Ante la
posibilidad de la rápida aprobación de la iniciativa de ley de seguridad
interior por el Poder Legislativo, diversas organizaciones no
gubernamentales y de promoción de los derechos humanos llamaron al
Congreso de la Unión a detenerla y a emprender un proceso transparente,
con margen de tiempo y abierto a la participación social. Los centros de
Derechos Humanos Fray Francisco de Vitoria y Miguel Agustín Pro Juárez,
el Instituto Mexicano de Derechos Humanos y Democracia, la organización
Fundar y otros señalaron que la iniciativa mencionada constituye una
afrenta a las recomendaciones formuladas a México por diversos
organismos internacionales y destacaron, asimismo, que la pretendida
legalización de la participación de militares en tareas de seguridad
pública reduce y desalienta el fortalecimiento y la profesionalización
de las corporaciones policiales civiles, que son las que, por mandato
constitucional, deben asumir tales tareas.
Desde hace más de una década se ha señalado en numerosas ocasiones la
improcedencia de involucrar a las fuerzas armadas en asuntos que deben
ser atendidos por la policía. Sin embargo, ante la intensificación desde
el sexenio pasado de ese recurso inconstitucional, y ante la
perspectiva de que las autoridades civiles sigan confiando al Ejército y
a la Marina la lucha contra la delincuencia organizada, altos mandos
castrenses han instado a los legisladores para que elaboren un marco que
otorgue sustento legal a esa tarea.
Debe considerarse que la legalización de una práctica gubernamental
anómala e improcedente no sólo no resolverá el problema, sino
posiblemente lo agravará.

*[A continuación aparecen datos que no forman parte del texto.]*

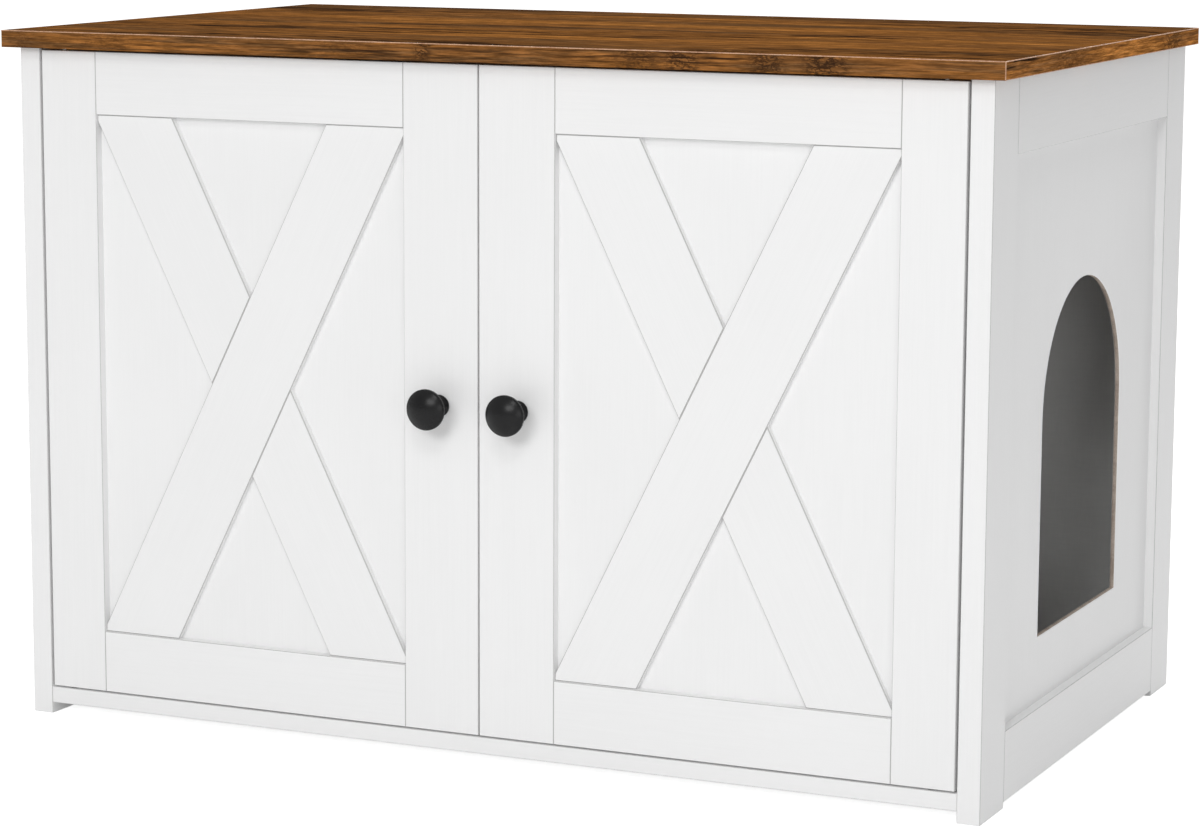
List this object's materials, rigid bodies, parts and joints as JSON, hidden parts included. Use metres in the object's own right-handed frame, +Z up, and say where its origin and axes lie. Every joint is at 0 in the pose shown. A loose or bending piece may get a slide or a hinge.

En los más de 10 años transcurridos desde que
Felipe Calderón declaró una
guerraa las corporaciones criminales y recurrió para ello a la utilización intensiva y excesiva de las fuerzas armadas, se descuidó el saneamiento y la profesionalización de los organismos policiales de los tres niveles, se recurrió a la simulación de los exámenes de confianza y se expuso a los institutos armados a los peligros de la descomposición institucional, la erosión de la credibilidad y el conflicto social por la multiplicación de los casos de violaciones graves a los derechos humanos.
A lo largo de este proceso, sobre las fuerzas armadas no ha
recaído más responsabilidad que la de acatar el mandato del poder civil.
Éste, en cambio, ha persistido en el error y no ha sido capaz de
comprender que el Ejército y la Marina no son superpolicías, sino
instituciones concebidas, formadas y preparadas para defender la
soberanía nacional, preservar la integridad del territorio y auxiliar a
la población en casos de desastre.
Ahora, tras los deplorables resultados de esa estrategia, en vez de
rectificar el camino se pretende legalizar la desnaturalización de las
tareas constitucionales y
sociales
de los militares mediante la redacción de la ley referida, la cual, de
aprobarse, podría generar una nueva escalada de violaciones a los
derechos humanos, avanzar en la indeseable militarización de la vida y
el espacio públicos y someter a las instituciones castrenses a un
desgaste mayor del que han sufrido en esta década.
Una solución alternativa y razonable a ese extravío trágico es que el
Ejecutivo y el Legislativo federales, así como las autoridades
estatales y municipales del país, enfrenten de una vez por todas la
tarea de limpiar y moralizar los cuerpos policiales de los tres niveles,
que se cambie radicalmente el contraproducente enfoque de la lucha
antidrogas –a fin de cuentas, una imposición estadunidense– y se permita
a las fuerzas armadas el retorno a sus cuarteles.